Network embedding which encodes all vertices in a network as a set of numerical vectors in accordance with it’s local and global structures, has drawn widespread attention. Network embedding not only learns significant features of a network, such as the clustering and linking prediction but also learns the latent vector representation of the nodes which provides theoretical support for a variety of applications, such as visualization, link prediction, node classification, and recommendation. As the latest progress of the research, several algorithms based on random walks have been devised. Although those algorithms have drawn much attention for their high scores in learning efficiency and accuracy, there is still a lack of theoretical explanation, and the transparency of those algorithms has been doubted.
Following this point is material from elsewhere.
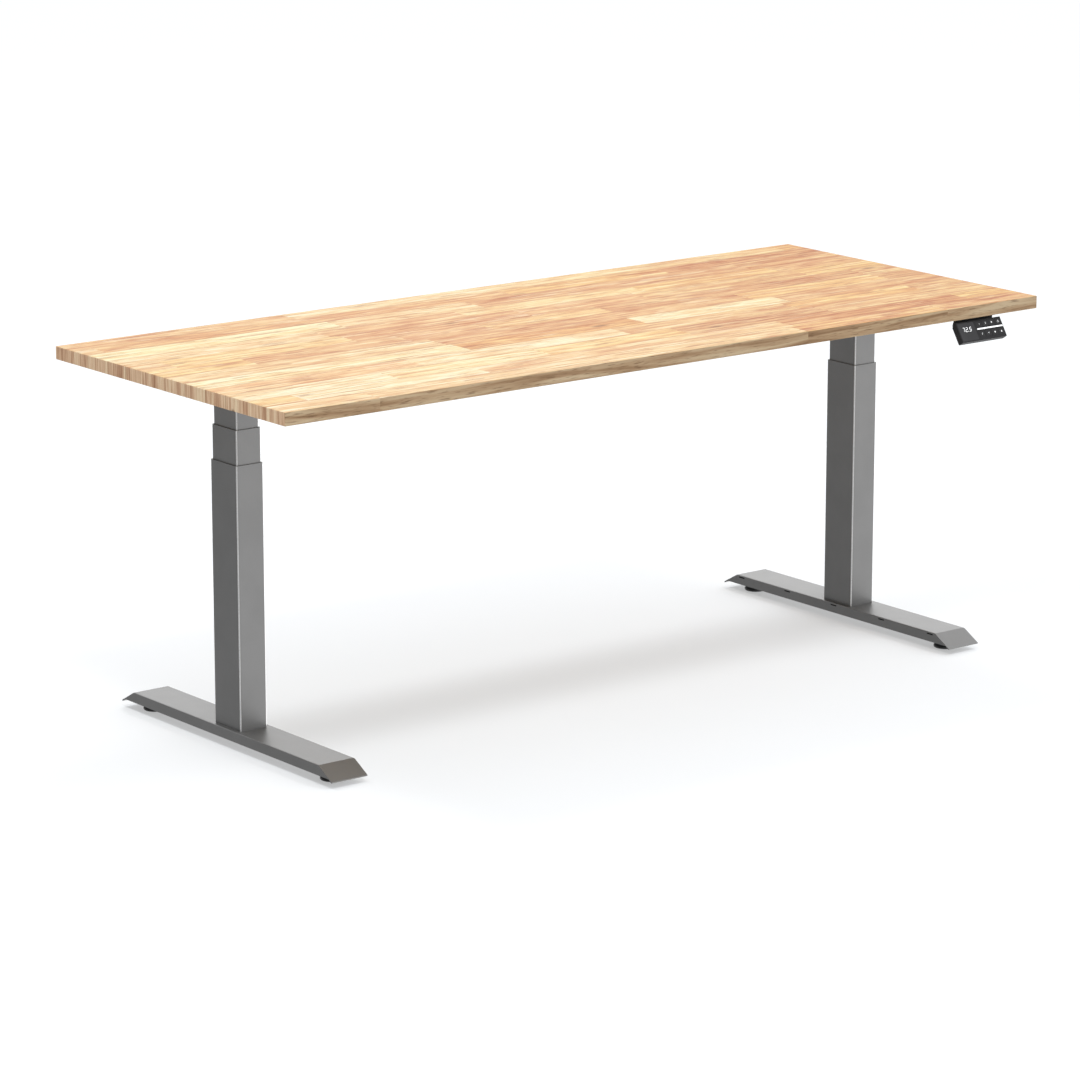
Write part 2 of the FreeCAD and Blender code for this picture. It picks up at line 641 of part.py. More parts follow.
face_x = "box_long / 2"
shell = box("inlet_flange", face_x + " + 1.2", "box_y + 18", "box_low + 18 - 13", "2.4", "33", "26")
throat = box("inlet_throat", face_x + " - 9.5", "box_y + 18", "box_low + 18 - 10", "20", "27.4", "20")
well = box("inlet_well", face_x + " - 5.8", "box_y + 18", "box_low + 18 - 7.8", "16.5", "24", "16")
pins = [box("inlet_pin_%d" % i, face_x + " - 8", "box_y + 18 + (%s)" % y, "box_low + 18 + (%s)" % z,
            "12.4", "2", "4") for i, (y, z) in enumerate((("-7", "-4.5"), ("7", "-4.5"), ("0", "0.5")))]
keep(join("inlet_whole", [carve("inlet_shell", join("inlet_block", [shell, throat]), [well])] + pins),
     "mains_inlet")

# ---- handset -------------------------------------------------------------------
# Own frame: x along the face, y up the face from its top edge, z out of the face.
def on_face(item):
    item.Placement = Placement(Vector(), Rotation(Vector(1, 0, 0), DIMS["set_tilt"]))
    return place(item, "set_x", "set_y", "set_z")


KEY_COLUMNS = (57.0, 74.1, 91.3, 108.4)
KEY_ROWS = (9.0, 29.6)
KEY_NAMES = (("key_preset_1", "key_preset_3", "key_up", "key_timer"),
             ("key_preset_2", "key_preset_4", "key_down", "key_lock"))
KEY_SPOTS = [(KEY_NAMES[row][column], x, -y) for row, y in enumerate(KEY_ROWS)
             for column, x in enumerate(KEY_COLUMNS)]
BAR = (82.6, -18.9, 67.0, 2.8)
WINDOW = (23.6, -21.25, 42.0, 37.0)

case = new_body("handset_case")
pad(case, rectangle(sketch_on(case, "case_shape", "XY", "-set_thick"), "set_wide", "set_tall",
                    "set_wide / 2", "-set_tall / 2"), "set_thick - face_thick")
rounded(case, "3", lambda edge: runs_along("z")(edge) and edge.CenterOfMass.y < -40
        and edge.CenterOfMass.x > 100)
rounded(case, "5", lambda edge: runs_along("x", 80)(edge) and edge.CenterOfMass.y > -1
        and edge.CenterOfMass.z < -13, "PartDesign::Chamfer")
rounded(case, "3", lambda edge: runs_along("x", 80)(edge) and edge.CenterOfMass.y < -42
        and edge.CenterOfMass.z < -13)
pocket(case, rectangle(sketch_on(case, "case_hollow", "XY", "-face_thick"),
                       "set_wide - 2 * set_shell", "set_tall - 2 * set_shell",
                       "set_wide / 2", "-set_tall / 2"), "6.8", name="case_inside")
keep(on_face(case), "handset_housing")

face = new_body("handset_face")
pad(face, rectangle(sketch_on(face, "face_shape", "XY", "-face_thick"), "set_wide", "set_tall",
                    "set_wide / 2", "-set_tall / 2"), "face_thick")
rounded(face, "3", lambda edge: runs_along("z")(edge) and edge.CenterOfMass.y < -40
        and edge.CenterOfMass.x > 100)
openings = sketch_on(face, "face_openings", "XY")
for name, x, y in KEY_SPOTS:
    rectangle(openings, "key_wide + 2 * key_gap", "key_tall + 2 * key_gap", str(x), str(y))
rectangle(openings, str(WINDOW[2]), str(WINDOW[3]), str(WINDOW[0]), str(WINDOW[1]))
rectangle(openings, str(BAR[2]), str(BAR[3]), str(BAR[0]), str(BAR[1]))
pocket(face, openings, "face_thick", name="face_cut")
keep(on_face(face), "handset_faceplate")

for title, (x, y, wide, tall), low in (("handset_display", WINDOW, "-face_thick"),
                                       ("handset_light_bar", BAR, "-face_thick")):
    body = new_body(title + "_body")
    pad(body, rectangle(sketch_on(body, title + "_shape", "XY", low), str(wide), str(tall),
                        str(x), str(y)), "face_thick")
    keep(on_face(body), title)

for title, x, y in KEY_SPOTS:
    body = new_body(title + "_body")
    pad(body, rectangle(sketch_on(body, title + "_cap", "XY", "-3"), "key_wide", "key_tall",
                        str(x), str(y)), "3")
    rounded(body, "0.8", runs_along("z"))
    rounded(body, "0.25", lambda edge: edge.CenterOfMass.z > -1e-3)
    pad(body, circle(sketch_on(body, title + "_stem", "XY", "-6"), "2", str(x), str(y)), "3.5",
        name="stem")
    keep(on_face(body), title)

# mounting bracket between the handset and the underside of the desktop
bracket = new_body("set_bracket")
sides = outline(sketch_on(bracket, "bracket_side", "YZ"), [
    ("set_y + 11.5", UNDER), ("set_y + 11.5", UNDER + " - 10"), ("set_y + 16", UNDER + " - 16"),
    ("set_y + 18.5", UNDER + " - 16"), ("set_y + 14", UNDER + " - 2"), ("set_y + 30", UNDER + " - 2"),
    ("set_y + 30", UNDER)])
pad(bracket, sides, "100", both=True)
holes = sketch_on(bracket, "bracket_holes", "XY", UNDER)
for x, y in SET_SCREWS:
    circle(holes, "wood_screw_r + 0.4", "%s - (set_x + set_wide / 2)" % x, str(y))
pocket(bracket, holes, "3")
place(bracket, "set_x + set_wide / 2")
keep(bracket, "handset_bracket")


# ---- leads under the desktop ------------------------------------------------------
def lead(name, corners, bend):
    """Round lead of straight runs joined by tangent arcs, swept along its centre line."""
    edges, here = [], Vector(*corners[0])
    spots = [Vector(*spot) for spot in corners]
    for i in range(1, len(spots) - 1):
        back, ahead = spots[i - 1] - spots[i], spots[i + 1] - spots[i]
        back.normalize()
        ahead.normalize()
        half = back.getAngle(ahead) / 2
        reach = bend / math.tan(half)
        enter, leave = spots[i] + back * reach, spots[i] + ahead * reach
        centre = spots[i] + (back + ahead).normalize() * (bend / math.sin(half))
        middle = centre + (spots[i] - centre).normalize() * bend
        edges.append(Part.LineSegment(here, enter).toShape())
        edges.append(Part.Arc(enter, middle, leave).toShape())
        here = leave
    edges.append(Part.LineSegment(here, spots[-1]).toShape())
    path = doc.addObject("Part::Feature", name + "_centre_line")
    path.Shape = Part.Wire(edges)
    ring = doc.addObject("Part::Circle", name + "_section")
    bind(ring, "Radius", "lead_r")
    ring.Placement = Placement(spots[0], Rotation(Vector(0, 0, 1), spots[1] - spots[0]))
    sweep = doc.addObject("Part::Sweep", name + "_sweep")
    sweep.Sections = [ring]
    sweep.Spine = (path, ["Edge%d" % i for i in range(1, len(edges) + 1)])
    sweep.Solid = True
    sweep.Frenet = True
    return keep(sweep, name)


lead_z = DIMS["lead_z"]
socket_x = -DIMS["box_long"] / 2 + 4
socket_z = DIMS["box_low"] + 20
box_y = DIMS["box_y"]
motor_x = DIMS["motor_near"] + 2
lead("left_motor_lead", [(-motor_x, 0, lead_z), (-430, 0, lead_z), (-430, box_y - 36, lead_z),
                         (-200, box_y - 36, lead_z), (-172, box_y - 36, socket_z),
                         (socket_x, box_y - 36, socket_z)], 12)
lead("right_motor_lead", [(motor_x, 0, lead_z), (430, 0, lead_z), (430, 225, lead_z),
                          (-235, 225, lead_z), (-235, box_y - 12, lead_z),
                          (-200, box_y - 12, lead_z), (-172, box_y - 12, socket_z),
                          (socket_x, box_y - 12, socket_z)], 12)
# the handset's lead leaves square to the back of its case
tilt = math.radians(DIMS["set_tilt"])
behind = Vector(0, math.sin(tilt), -math.cos(tilt))
down_face = Vector(0, -math.cos(tilt), -math.sin(tilt))
exit_spot = Vector(745, DIMS["set_y"], DIMS["set_z"]) + behind * DIMS["set_thick"] + down_face * 12
first_turn = exit_spot + behind * 14
lead("handset_lead", [tuple(exit_spot), tuple(first_turn), (745, -336, first_turn.z),
                      (745, -320, lead_z), (640, -320, lead_z), (640, -90, lead_z),
                      (300, -90, lead_z), (300, 205, lead_z), (-215, 205, lead_z),
                      (-215, box_y + 12, lead_z), (-200, box_y + 12, lead_z),
                      (-172, box_y + 12, socket_z), (socket_x, box_y + 12, socket_z)], 6)

clip_spots = [(-430, 60, "x"), (-320, box_y - 36, "y"), (430, 120, "x"), (60, 225, "y"),
              (-235, 190, "x"), (640, -200, "x"), (470, -90, "y"), (300, 100, "x"), (200, 205, "y")]
clips = []
for i, (x, y, across) in enumerate(clip_spots):
    name = "clip_%d" % i
    wide, deep = ("15", "8") if across == "x" else ("8", "15")
    bore_axis = "y" if across == "x" else "x"
    start = (x, "%s - 5" % y) if across == "x" else ("%s - 5" % x, y)
    block = box(name + "_block", x, y, UNDER + " - 8.6", wide, deep, "8.6")
    bore = rod(name + "_bore", bore_axis, "lead_r + 0.05", "10", start[0], start[1], "lead_z")
    clips.append(carve(name, block, [bore]))
keep(group("clips", clips), "cable_clips")

# ---- check and write -----------------------------------------------------------------
doc.recompute()
faulty = [item.Name for item in doc.Objects if {"Invalid", "Error"} & set(item.State)]
if faulty:
    raise RuntimeError("objects in error: %s" % ", ".join(faulty))
for item in finished:
    if item.Shape.isNull() or not item.Shape.isValid() or not item.Shape.Solids:
        raise RuntimeError("bad shape: %s" % item.Label)
os.makedirs("parts", exist_ok=True)
for item in finished:
    item.Shape.exportStep("parts/%s.step" % item.Label)
print("%d sub-parts written" % len(finished))
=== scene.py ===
import json
import math

import bmesh
import bpy
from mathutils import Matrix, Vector


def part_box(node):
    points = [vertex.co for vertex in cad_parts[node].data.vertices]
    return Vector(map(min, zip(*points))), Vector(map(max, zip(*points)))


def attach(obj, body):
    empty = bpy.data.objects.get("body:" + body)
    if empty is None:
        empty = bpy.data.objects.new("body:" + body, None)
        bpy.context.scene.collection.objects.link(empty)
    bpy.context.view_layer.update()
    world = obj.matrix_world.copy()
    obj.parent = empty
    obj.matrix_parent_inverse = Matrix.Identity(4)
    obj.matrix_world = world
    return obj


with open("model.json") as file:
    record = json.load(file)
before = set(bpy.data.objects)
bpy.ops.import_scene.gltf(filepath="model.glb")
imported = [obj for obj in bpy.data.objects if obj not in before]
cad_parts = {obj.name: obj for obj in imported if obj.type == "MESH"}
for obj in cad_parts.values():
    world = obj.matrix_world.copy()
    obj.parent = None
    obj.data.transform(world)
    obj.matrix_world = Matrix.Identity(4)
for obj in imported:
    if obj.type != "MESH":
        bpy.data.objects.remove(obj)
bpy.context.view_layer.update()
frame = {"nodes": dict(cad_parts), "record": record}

scene = bpy.context.scene
scene.view_settings.view_transform = "Standard"
scene.view_settings.look = "None"
nodes = frame["nodes"]


# ---- camera -----------------------------------------------------------------------
# Solved from the photograph: the desktop's corners, the columns and the feet.
YAW, PITCH = math.radians(-37.78), math.radians(-13.7)
LENS, SENSOR = 149.44, 36
DISTANCE = 8.6763
AIM = Vector((-0.04206, 0.00957, -0.07468))  # from half-way up under the desktop's middle
low, high = (Vector(corner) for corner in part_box("desktop"))
middle = Vector(((low.x + high.x) / 2, (low.y + high.y) / 2, high.z / 2))
forward = Vector((-math.sin(YAW) * math.cos(PITCH), math.cos(YAW) * math.cos(PITCH),
                  math.sin(PITCH)))
camera = bpy.data.objects.new("camera", bpy.data.cameras.new("camera"))
camera.data.lens = LENS
camera.data.sensor_width = SENSOR
camera.data.clip_end = 200
camera.location = middle + AIM - forward * DISTANCE
camera.rotation_euler = (math.pi / 2 + PITCH, 0, YAW)
scene.collection.objects.link(camera)
scene.camera = camera


# ---- colours and node graphs --------------------------------------------------------
def rgb(red, green, blue, factor=1.0):
    """Linear colour from eight-bit display values, dimmed by a factor."""
    def linear(value):
        value /= 255
        return factor * (value / 12.92 if value <= 0.04045 else ((value + 0.055) / 1.055) ** 2.4)
    return (linear(red), linear(green), linear(blue), 1.0)


def grey(level, blue=None):
    """Linear grey, or one with a slightly different blue."""
    return (level, level, level if blue is None else blue, 1.0)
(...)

Here, we propose an approach based on the open-flow network model to reveal the underlying flow structure and its hidden metric space of different random walk strategies on networks. We show that the essence of embedding based on random walks is the latent metric structure defined on the open-flow network. This not only deepens our understanding of random- walk-based embedding algorithms but also helps in finding new potential applications in network embedding.

2016

Xiaodan Lou, Yong Li, Weiwei Gu, Jiang Zhang. The Atlas of Chinese World Wide Web Ecosystem Shaped by the Collective Attention Flows. PloS one.

The web can be regarded as an ecosystem of digital resources connected and shaped by collective successive behaviors of users. Knowing how people allocate limited attention on different resources is of great importance. To answer this, we embed the most popular Chinese web sites into a high dimensional Euclidean space based on the open flow network model of a large number of Chinese users’ collective attention flows, which both considers the connection topology of hyperlinks between the sites and the collective behaviors of the users. With these tools, we rank the web sites and compare their centralities based on flow distances with other metrics. We also study the patterns of attention flow allocation, and find that a large number of web sites concentrate on the central area of the embedding space, and only a small fraction of web sites disperse in the periphery. The entire embedding space can be separated into 3 regions(core, interim, and periphery). The sites in the core (1%) occupy a majority of the attention flows (40%), and the sites (34%) in the interim attract 40%, whereas other sites (65%) only take 20% flows. What’s more, we clustered the web sites into 4 groups according to their positions in the space, and found that similar web sites in contents and topics are grouped together. In short, by incorporating the open flow network model, we can clearly see how collective attention allocates and flows on different web sites, and how web sites connected each other.